Several other things happened this week that struck me as, well, anti-climatic. I've had a quiet weekend to recuperate. This morning, I finally baked my first 100% successful loaves of rye and nine grain bread. The professor is just about fanatic about rye bread and it is impossible to buy a good loaf of it here. Good=hard crust, dark rye taste, nice crumb, and a few very healthy ingredients...and finally, I did it...the loaf on the left. He's very happy, and since the loaf has organic whole wheat, white, and rye flours, yeast, salt, cider vinegar and water in it, I know he's not eating anything bad in there! The secret? A long rising time, a very hot oven, and...at this point,a lot of failures (ahem) experience with baking rye bread. For the first time, the professor actually suggested we have bread school during winter break so he could bake his own. Hallelujah! What could be better than that? A local artisanal bakery, maybe?

Another success? The Rambouillet spinning I mentioned here has turned into one luscious skein that I hope to replicate. I spun right from the slightly greasy lock. The singles were something like 3,024 yards per lb...very fine. The Navajo 3 ply is about 126 yards, total, at around 1,000 yards per lb. I think it's roughly sportweight to DK, although I haven't knit with it yet. I'm just too darn busy fondling it. I've had this Rambouillet since last October. It's about time it became something.
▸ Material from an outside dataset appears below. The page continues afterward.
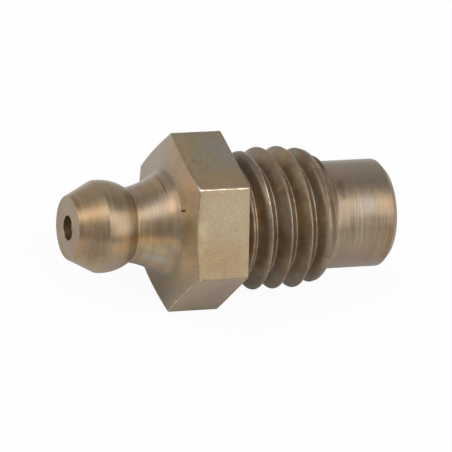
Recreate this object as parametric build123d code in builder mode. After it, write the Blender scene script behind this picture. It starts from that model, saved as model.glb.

While I pondered the notion of all this anticlimax, I stood in the hall with my camera. The dogs wagged and dithered around me. Then when I asked them to sit, (repeatedly) Sally finally just plopped "down" and stayed still, tail wagging constantly. When we took Sally to obedience class in fall/winter 2005, she would not lay down in public. Not near other dogs, anyway, and that even included Harry, at home. It suddenly occurred to me today that I have been able to consistently say "down" to Sally and get results (with Harry right next to her) for months now. Not near other dogs and not outdoors...she's too nervous for that...but here it is, a perfect "down." No treats necessary. Wonder when that happened?

I know there's a point here somewhere...just like the papers I wrote, (look, I guess it worked--I became a writer.)or all the effort I spent on "Sally, Down!" I didn't see the pattern at the time. I can't help but think that this last week's economic news might end up being a paragraph in history books someday. We might be able to look back and say, "that's the week when deregulation died" Not with a bang but a whimper? (I'm not sorry to see the "self-regulation theory" go, I think...after all, if we were really all capable of self-regulation, would we need cops?)

What do you think about the news this week? About the notion of anticlimax? dog obedience? Deregulation?

5 Comments:

Anonymous Anonymous said...

Gorgeous, gorgeous loaves. Good job!

I'd say deregulation is dying with a crash.

September 21, 2008 at 8:08 PM  
Anonymous Anonymous said...

Lovely bread, lovely yarn, lovely down. Pat that dog, and then give yourself a pat on the back, too.

Congratulations on getting through the proofs. They're a hard job that arrives at an "I thought I was DONE with this, already!" time.6

September 22, 2008 at 9:20 AM  
Blogger Geek Knitter said...

Look at the blur of that tail!

Bread baking is one of the great wonders of life. I learned the basics of it in an afternoon, and I can tell that I will spend the rest of my life learning the art.

September 22, 2008 at 6:38 PM  
Anonymous Anonymous said...

Good dog!

The bread looks delicious, I can practically smell it from here. And congratulations on the proofs--it IS exhausting.

As for the deregulation--if only enough people who'd really lived through the Depression as adults, not as the small children of same, at the time it was being considered, had spoken up and been listened to. My very-Republican grandfather, a US Senator himself, would definitely not have approved.

September 22, 2008 at 7:52 PM  
Blogger tp lowe said...

Nice meeting you Friday at the Kentucky Arts Council reception, Joanne. I'm off to order a couple of copies of your book next!